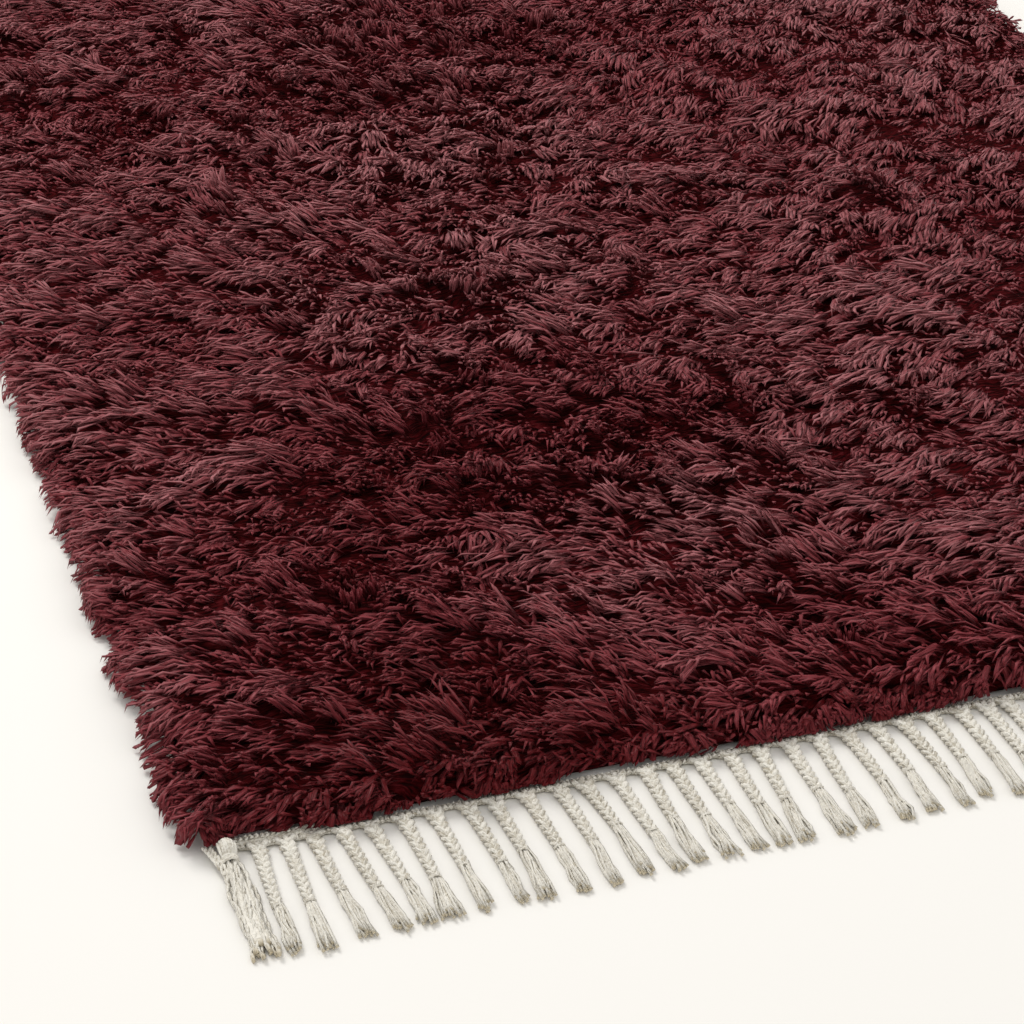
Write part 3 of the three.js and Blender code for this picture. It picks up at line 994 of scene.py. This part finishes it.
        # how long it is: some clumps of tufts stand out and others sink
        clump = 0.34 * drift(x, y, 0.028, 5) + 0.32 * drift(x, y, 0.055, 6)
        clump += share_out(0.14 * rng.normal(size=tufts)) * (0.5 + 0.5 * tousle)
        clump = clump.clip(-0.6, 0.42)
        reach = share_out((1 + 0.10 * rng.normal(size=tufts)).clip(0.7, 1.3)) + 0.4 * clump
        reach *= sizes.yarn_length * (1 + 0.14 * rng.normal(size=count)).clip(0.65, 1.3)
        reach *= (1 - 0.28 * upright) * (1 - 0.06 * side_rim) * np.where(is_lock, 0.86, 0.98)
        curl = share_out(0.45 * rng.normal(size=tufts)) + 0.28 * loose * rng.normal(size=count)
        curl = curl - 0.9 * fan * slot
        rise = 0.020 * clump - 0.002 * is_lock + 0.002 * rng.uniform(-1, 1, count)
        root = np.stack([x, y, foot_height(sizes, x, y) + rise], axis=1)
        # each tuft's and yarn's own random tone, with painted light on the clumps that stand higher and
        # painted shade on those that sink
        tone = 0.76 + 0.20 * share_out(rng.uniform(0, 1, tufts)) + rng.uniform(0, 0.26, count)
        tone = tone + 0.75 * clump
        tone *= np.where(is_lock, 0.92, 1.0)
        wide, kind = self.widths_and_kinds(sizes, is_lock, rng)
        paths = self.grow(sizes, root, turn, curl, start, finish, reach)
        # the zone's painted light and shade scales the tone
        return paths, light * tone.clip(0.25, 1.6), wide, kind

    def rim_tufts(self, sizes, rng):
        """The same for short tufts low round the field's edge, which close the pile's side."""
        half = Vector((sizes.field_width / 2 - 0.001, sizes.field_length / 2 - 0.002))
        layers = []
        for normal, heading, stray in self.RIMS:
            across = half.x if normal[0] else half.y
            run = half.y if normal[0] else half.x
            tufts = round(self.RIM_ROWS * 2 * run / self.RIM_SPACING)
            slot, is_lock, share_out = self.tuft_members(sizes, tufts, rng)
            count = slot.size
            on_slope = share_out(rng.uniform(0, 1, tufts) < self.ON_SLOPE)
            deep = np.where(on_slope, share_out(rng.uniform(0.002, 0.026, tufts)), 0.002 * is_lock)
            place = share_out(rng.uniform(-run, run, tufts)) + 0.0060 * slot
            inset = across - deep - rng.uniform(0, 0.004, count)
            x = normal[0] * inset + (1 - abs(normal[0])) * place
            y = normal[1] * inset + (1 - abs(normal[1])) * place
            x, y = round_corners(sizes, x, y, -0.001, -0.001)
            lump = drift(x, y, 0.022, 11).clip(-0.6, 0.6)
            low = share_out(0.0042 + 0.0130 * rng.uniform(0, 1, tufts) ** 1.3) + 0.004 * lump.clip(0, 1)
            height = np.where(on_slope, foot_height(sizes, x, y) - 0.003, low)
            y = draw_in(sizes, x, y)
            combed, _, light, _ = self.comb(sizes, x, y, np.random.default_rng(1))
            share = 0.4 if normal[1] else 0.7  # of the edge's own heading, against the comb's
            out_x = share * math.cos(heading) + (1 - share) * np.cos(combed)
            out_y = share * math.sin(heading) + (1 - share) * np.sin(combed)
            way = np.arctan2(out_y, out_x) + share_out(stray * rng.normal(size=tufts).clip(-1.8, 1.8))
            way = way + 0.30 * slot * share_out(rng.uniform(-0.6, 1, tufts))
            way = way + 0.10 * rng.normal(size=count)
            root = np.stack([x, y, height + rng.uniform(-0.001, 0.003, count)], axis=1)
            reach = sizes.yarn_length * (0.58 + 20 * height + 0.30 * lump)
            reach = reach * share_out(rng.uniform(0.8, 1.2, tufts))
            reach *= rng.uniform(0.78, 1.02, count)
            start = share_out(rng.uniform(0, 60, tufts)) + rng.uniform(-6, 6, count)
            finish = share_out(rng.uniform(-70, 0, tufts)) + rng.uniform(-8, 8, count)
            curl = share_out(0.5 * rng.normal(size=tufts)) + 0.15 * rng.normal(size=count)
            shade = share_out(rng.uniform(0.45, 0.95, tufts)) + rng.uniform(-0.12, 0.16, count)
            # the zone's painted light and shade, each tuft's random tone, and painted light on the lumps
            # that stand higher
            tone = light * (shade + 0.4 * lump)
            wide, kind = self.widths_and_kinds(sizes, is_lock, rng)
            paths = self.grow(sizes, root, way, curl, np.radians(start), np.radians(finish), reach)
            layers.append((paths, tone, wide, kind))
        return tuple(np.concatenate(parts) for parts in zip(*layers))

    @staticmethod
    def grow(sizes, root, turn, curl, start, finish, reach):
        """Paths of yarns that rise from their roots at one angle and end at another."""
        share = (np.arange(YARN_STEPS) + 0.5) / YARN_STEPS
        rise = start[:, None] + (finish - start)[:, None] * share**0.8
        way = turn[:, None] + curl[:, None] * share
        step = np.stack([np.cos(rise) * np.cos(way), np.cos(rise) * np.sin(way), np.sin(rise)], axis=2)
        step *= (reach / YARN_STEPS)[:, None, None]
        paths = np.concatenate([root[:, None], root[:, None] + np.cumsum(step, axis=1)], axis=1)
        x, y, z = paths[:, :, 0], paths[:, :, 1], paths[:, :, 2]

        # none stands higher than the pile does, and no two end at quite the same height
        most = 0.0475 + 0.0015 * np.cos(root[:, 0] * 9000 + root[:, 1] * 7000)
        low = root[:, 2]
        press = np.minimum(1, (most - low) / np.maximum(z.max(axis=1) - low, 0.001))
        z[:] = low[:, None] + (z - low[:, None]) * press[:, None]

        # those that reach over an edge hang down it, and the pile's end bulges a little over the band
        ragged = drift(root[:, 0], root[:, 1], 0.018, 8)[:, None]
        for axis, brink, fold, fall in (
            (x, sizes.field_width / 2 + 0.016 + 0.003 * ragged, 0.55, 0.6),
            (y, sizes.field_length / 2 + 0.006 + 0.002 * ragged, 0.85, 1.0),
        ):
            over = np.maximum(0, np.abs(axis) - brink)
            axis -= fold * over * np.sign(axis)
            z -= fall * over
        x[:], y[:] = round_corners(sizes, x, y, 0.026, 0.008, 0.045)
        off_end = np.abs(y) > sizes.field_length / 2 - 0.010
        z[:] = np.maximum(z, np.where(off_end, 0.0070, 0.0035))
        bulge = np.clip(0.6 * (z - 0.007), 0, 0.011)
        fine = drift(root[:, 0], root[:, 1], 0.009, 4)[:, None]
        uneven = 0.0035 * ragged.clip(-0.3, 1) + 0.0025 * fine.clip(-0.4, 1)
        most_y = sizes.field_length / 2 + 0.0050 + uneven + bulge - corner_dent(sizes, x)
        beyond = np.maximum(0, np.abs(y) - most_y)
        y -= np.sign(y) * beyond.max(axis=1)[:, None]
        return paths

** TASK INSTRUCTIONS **
Exactly reproduce the material above.

** FINISHED TASK **
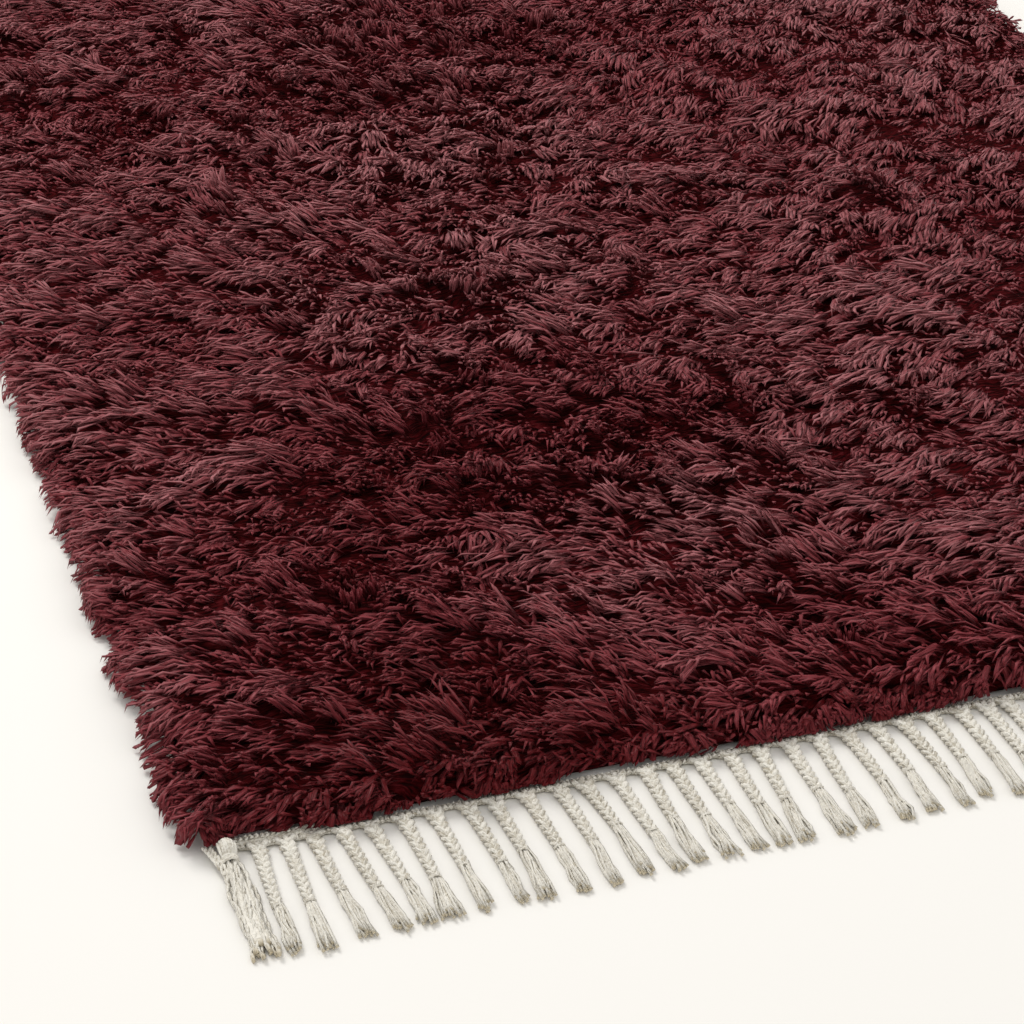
Write part 3 of the three.js and Blender code for this picture. It picks up at line 994 of scene.py. This part finishes it.
        # how long it is: some clumps of tufts stand out and others sink
        clump = 0.34 * drift(x, y, 0.028, 5) + 0.32 * drift(x, y, 0.055, 6)
        clump += share_out(0.14 * rng.normal(size=tufts)) * (0.5 + 0.5 * tousle)
        clump = clump.clip(-0.6, 0.42)
        reach = share_out((1 + 0.10 * rng.normal(size=tufts)).clip(0.7, 1.3)) + 0.4 * clump
        reach *= sizes.yarn_length * (1 + 0.14 * rng.normal(size=count)).clip(0.65, 1.3)
        reach *= (1 - 0.28 * upright) * (1 - 0.06 * side_rim) * np.where(is_lock, 0.86, 0.98)
        curl = share_out(0.45 * rng.normal(size=tufts)) + 0.28 * loose * rng.normal(size=count)
        curl = curl - 0.9 * fan * slot
        rise = 0.020 * clump - 0.002 * is_lock + 0.002 * rng.uniform(-1, 1, count)
        root = np.stack([x, y, foot_height(sizes, x, y) + rise], axis=1)
        # each tuft's and yarn's own random tone, with painted light on the clumps that stand higher and
        # painted shade on those that sink
        tone = 0.76 + 0.20 * share_out(rng.uniform(0, 1, tufts)) + rng.uniform(0, 0.26, count)
        tone = tone + 0.75 * clump
        tone *= np.where(is_lock, 0.92, 1.0)
        wide, kind = self.widths_and_kinds(sizes, is_lock, rng)
        paths = self.grow(sizes, root, turn, curl, start, finish, reach)
        # the zone's painted light and shade scales the tone
        return paths, light * tone.clip(0.25, 1.6), wide, kind

    def rim_tufts(self, sizes, rng):
        """The same for short tufts low round the field's edge, which close the pile's side."""
        half = Vector((sizes.field_width / 2 - 0.001, sizes.field_length / 2 - 0.002))
        layers = []
        for normal, heading, stray in self.RIMS:
            across = half.x if normal[0] else half.y
            run = half.y if normal[0] else half.x
            tufts = round(self.RIM_ROWS * 2 * run / self.RIM_SPACING)
            slot, is_lock, share_out = self.tuft_members(sizes, tufts, rng)
            count = slot.size
            on_slope = share_out(rng.uniform(0, 1, tufts) < self.ON_SLOPE)
            deep = np.where(on_slope, share_out(rng.uniform(0.002, 0.026, tufts)), 0.002 * is_lock)
            place = share_out(rng.uniform(-run, run, tufts)) + 0.0060 * slot
            inset = across - deep - rng.uniform(0, 0.004, count)
            x = normal[0] * inset + (1 - abs(normal[0])) * place
            y = normal[1] * inset + (1 - abs(normal[1])) * place
            x, y = round_corners(sizes, x, y, -0.001, -0.001)
            lump = drift(x, y, 0.022, 11).clip(-0.6, 0.6)
            low = share_out(0.0042 + 0.0130 * rng.uniform(0, 1, tufts) ** 1.3) + 0.004 * lump.clip(0, 1)
            height = np.where(on_slope, foot_height(sizes, x, y) - 0.003, low)
            y = draw_in(sizes, x, y)
            combed, _, light, _ = self.comb(sizes, x, y, np.random.default_rng(1))
            share = 0.4 if normal[1] else 0.7  # of the edge's own heading, against the comb's
            out_x = share * math.cos(heading) + (1 - share) * np.cos(combed)
            out_y = share * math.sin(heading) + (1 - share) * np.sin(combed)
            way = np.arctan2(out_y, out_x) + share_out(stray * rng.normal(size=tufts).clip(-1.8, 1.8))
            way = way + 0.30 * slot * share_out(rng.uniform(-0.6, 1, tufts))
            way = way + 0.10 * rng.normal(size=count)
            root = np.stack([x, y, height + rng.uniform(-0.001, 0.003, count)], axis=1)
            reach = sizes.yarn_length * (0.58 + 20 * height + 0.30 * lump)
            reach = reach * share_out(rng.uniform(0.8, 1.2, tufts))
            reach *= rng.uniform(0.78, 1.02, count)
            start = share_out(rng.uniform(0, 60, tufts)) + rng.uniform(-6, 6, count)
            finish = share_out(rng.uniform(-70, 0, tufts)) + rng.uniform(-8, 8, count)
            curl = share_out(0.5 * rng.normal(size=tufts)) + 0.15 * rng.normal(size=count)
            shade = share_out(rng.uniform(0.45, 0.95, tufts)) + rng.uniform(-0.12, 0.16, count)
            # the zone's painted light and shade, each tuft's random tone, and painted light on the lumps
            # that stand higher
            tone = light * (shade + 0.4 * lump)
            wide, kind = self.widths_and_kinds(sizes, is_lock, rng)
            paths = self.grow(sizes, root, way, curl, np.radians(start), np.radians(finish), reach)
            layers.append((paths, tone, wide, kind))
        return tuple(np.concatenate(parts) for parts in zip(*layers))

    @staticmethod
    def grow(sizes, root, turn, curl, start, finish, reach):
        """Paths of yarns that rise from their roots at one angle and end at another."""
        share = (np.arange(YARN_STEPS) + 0.5) / YARN_STEPS
        rise = start[:, None] + (finish - start)[:, None] * share**0.8
        way = turn[:, None] + curl[:, None] * share
        step = np.stack([np.cos(rise) * np.cos(way), np.cos(rise) * np.sin(way), np.sin(rise)], axis=2)
        step *= (reach / YARN_STEPS)[:, None, None]
        paths = np.concatenate([root[:, None], root[:, None] + np.cumsum(step, axis=1)], axis=1)
        x, y, z = paths[:, :, 0], paths[:, :, 1], paths[:, :, 2]

        # none stands higher than the pile does, and no two end at quite the same height
        most = 0.0475 + 0.0015 * np.cos(root[:, 0] * 9000 + root[:, 1] * 7000)
        low = root[:, 2]
        press = np.minimum(1, (most - low) / np.maximum(z.max(axis=1) - low, 0.001))
        z[:] = low[:, None] + (z - low[:, None]) * press[:, None]

        # those that reach over an edge hang down it, and the pile's end bulges a little over the band
        ragged = drift(root[:, 0], root[:, 1], 0.018, 8)[:, None]
        for axis, brink, fold, fall in (
            (x, sizes.field_width / 2 + 0.016 + 0.003 * ragged, 0.55, 0.6),
            (y, sizes.field_length / 2 + 0.006 + 0.002 * ragged, 0.85, 1.0),
        ):
            over = np.maximum(0, np.abs(axis) - brink)
            axis -= fold * over * np.sign(axis)
            z -= fall * over
        x[:], y[:] = round_corners(sizes, x, y, 0.026, 0.008, 0.045)
        off_end = np.abs(y) > sizes.field_length / 2 - 0.010
        z[:] = np.maximum(z, np.where(off_end, 0.0070, 0.0035))
        bulge = np.clip(0.6 * (z - 0.007), 0, 0.011)
        fine = drift(root[:, 0], root[:, 1], 0.009, 4)[:, None]
        uneven = 0.0035 * ragged.clip(-0.3, 1) + 0.0025 * fine.clip(-0.4, 1)
        most_y = sizes.field_length / 2 + 0.0050 + uneven + bulge - corner_dent(sizes, x)
        beyond = np.maximum(0, np.abs(y) - most_y)
        y -= np.sign(y) * beyond.max(axis=1)[:, None]
        return paths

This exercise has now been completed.